- Created by: Subhash Chandra
- Country of origin: India
- Original language: Hindi
- No. of seasons: 1
- No. of episodes: 10

Production
- Producer: Subhash Chandra
- Production locations: Mumbai, Maharashtra, India
- Camera setup: Multi-camera
- Production company: Essel Vision Productions

Original release
- Network: Zee TV
- Release: 27 April – 8 May 2015

= Rishton Ka Mela =

2015 Indian television mini-series

Rishton Ka Mela is an Indian television mini-series, which premiered on 27 April 2015 on Zee TV. The series was produced by Essel Vision Productions.

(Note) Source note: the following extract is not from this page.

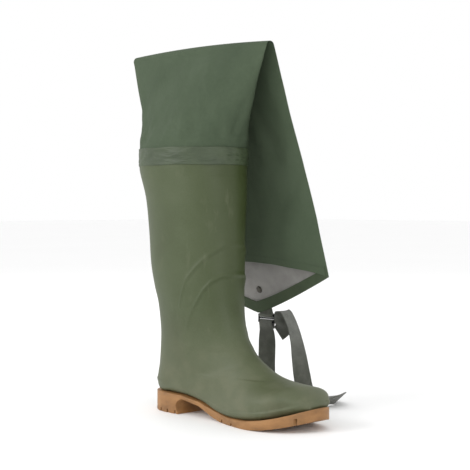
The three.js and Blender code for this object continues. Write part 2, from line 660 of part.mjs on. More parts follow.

It was a mini-series, consisting of only 10 episodes, and ended on 8 May 2015. Indian television actors and actresses Sargun Mehta, Sayantani Ghosh, Karan Veer Mehra, Ratan Rajput, Usha Nadkarni, Eijaz Khan, Anupam Shyam, Karan Grover and Dhriti Bhatia were signed for the series.

==Cast==
- Sargun Mehta as Dipika
- Sayantani Ghosh as Naina/Naagin
- Adaa Khan as Shruti
- Dhriti Bhatia as Radha
- Karan Veer Mehra as Karan Singh Gurjar
- Usha Nadkarni as Shanta Tai/Mela(Fare)'s owner
- Eijaz Khan as Inspector Hooda
- Anupam Shyam as Sahukaar
- Tanushree Kaushal as Jhumri's Mother In Law
- Poonampreet Bhatia as Ritu
- Farhina Parvez as Mandy
- Hiten Tejwani as Rahul
- Srman Jain as Stephan
- Smita Singh as Kamla
- Ratan Rajput as Jhumri
- Gauri Pradhan Tejwani as Neha
- Karan Grover as Akshay

== Music ==
Title themes were composed by Mohit Pathak & background score was done by Mohit Pathak & Shailesh Suvarna.